I’m in the early stages of working on a new album with songs now . . . I have been spending a lot more time working on songs that I feel speak to people to engage with life on a deeper level but in a way that is more direct than before. I still have the groove in me and it comes through but I felt that people were too often missing the point of what I was trying to do with music when I had too few songs that got the guitar out of the way and made people think and feel through my words. I’ve always focused a lot of my energy on the lyrical, emotional, and philosophical direction of my songs and while I was very inspired (and still am) by folks like Paul Simon and Martin Sexton in earlier stages I’ve been more inspired recently by the likes of Anais Mitchell, Jason Isbell, and Rose Cousins who so strongly present songs that make you think and feel with a strong marriage of music and lyric where both are very forward.

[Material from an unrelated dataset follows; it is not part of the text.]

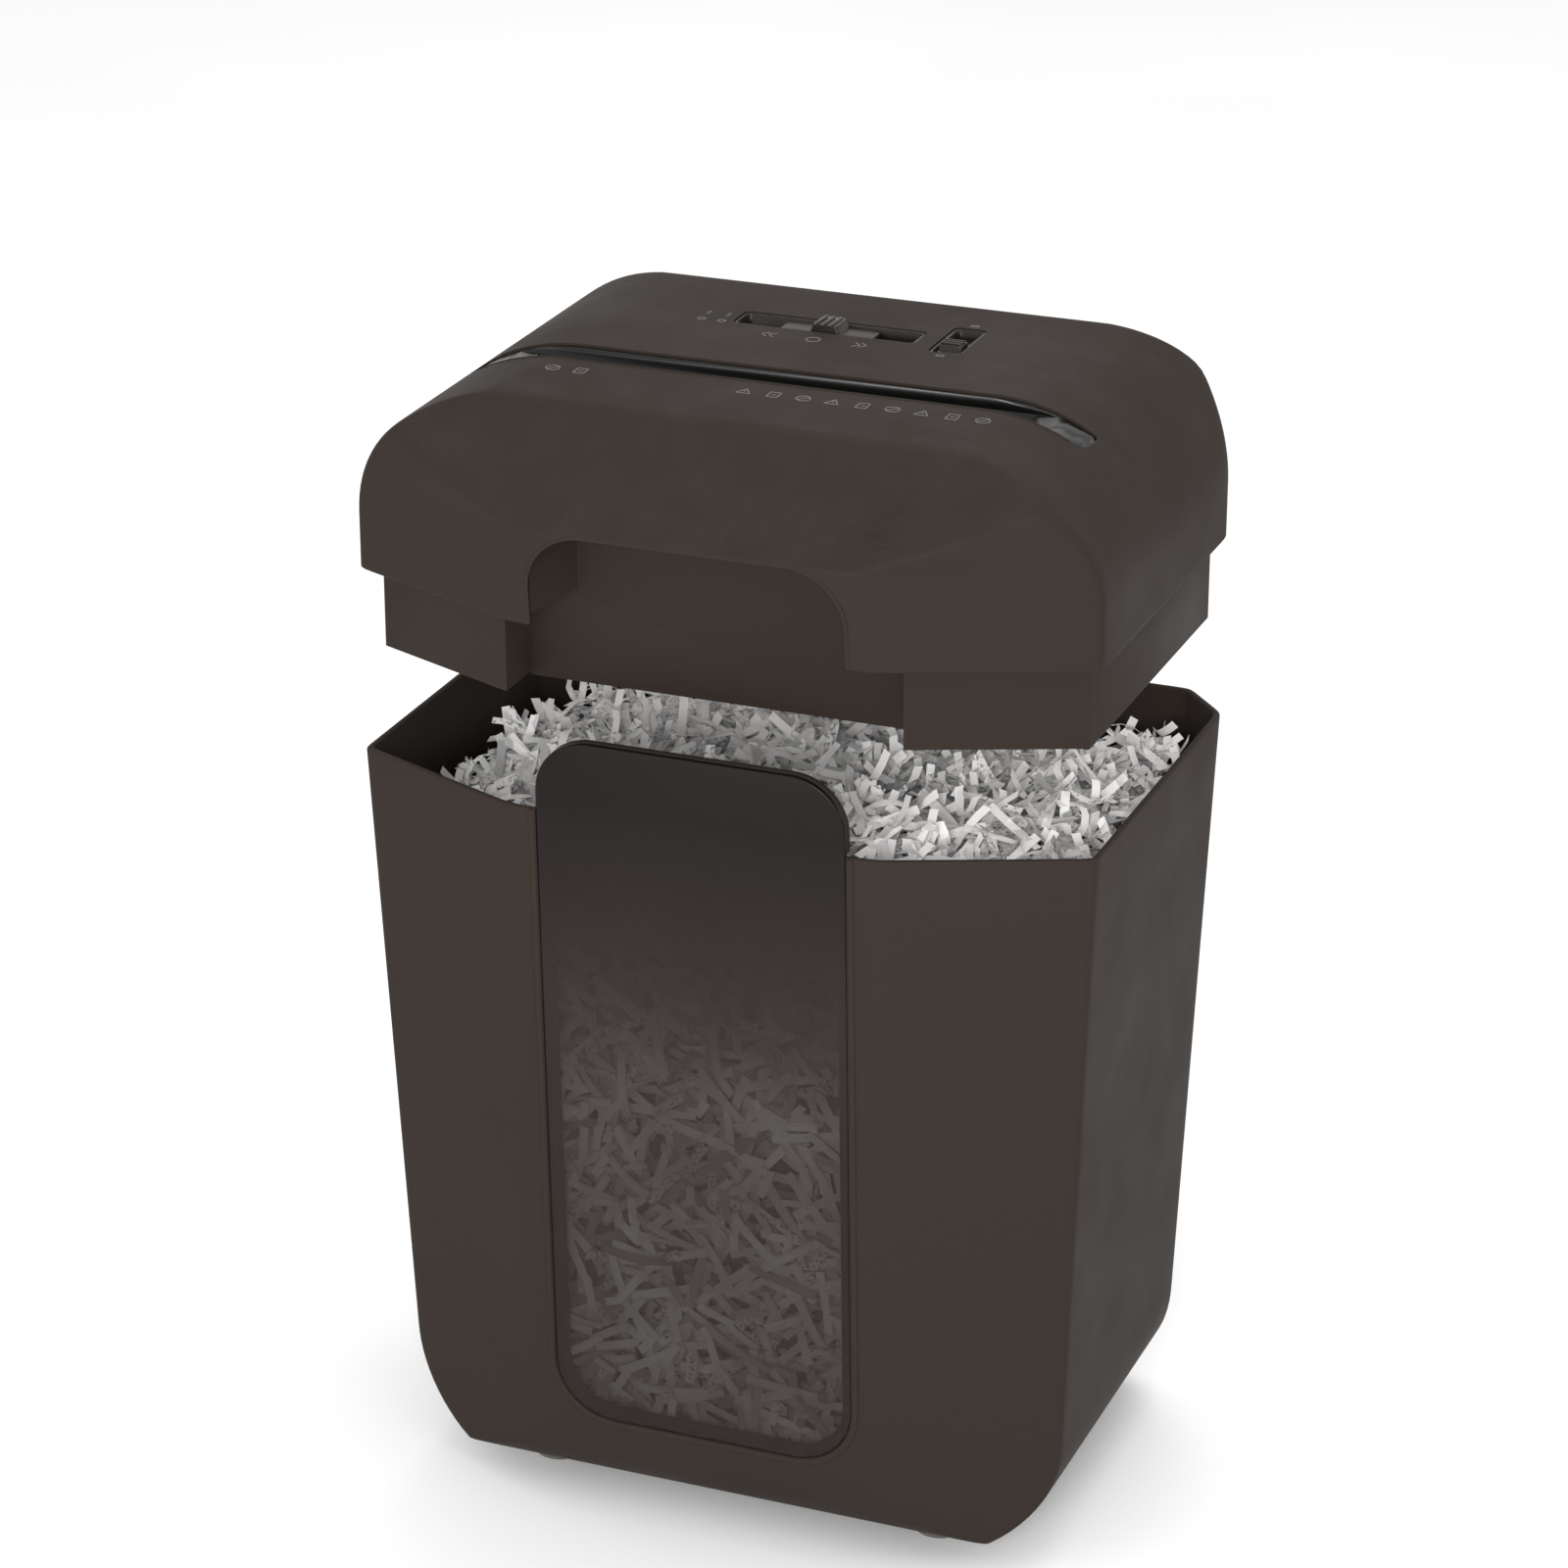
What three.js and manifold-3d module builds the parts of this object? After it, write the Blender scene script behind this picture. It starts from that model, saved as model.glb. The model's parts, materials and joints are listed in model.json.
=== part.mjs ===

What can we look forward to you hearing from you in 2017 and beyond?
The songs that I’m working on these days I’ve never felt more proud of my work before. As I continue to grow with my songwriting I continue to be inspired in different directions and I truly love writing with more heart, with more mind, and with more of the audience in mind. I am working on a new batch of songs for an album and am booking shows I truly believe in . . . in short, I’m living the dream and the dream continues to change each night!
In reflecting on my answers here I do think these are questions I think about often. When you are living a self-directed lifestyle reflection has to be a part of the mix. Ultimately what inspires me is living a life worth living. Writing songs of value and taking them where they can get me inspires me to no end.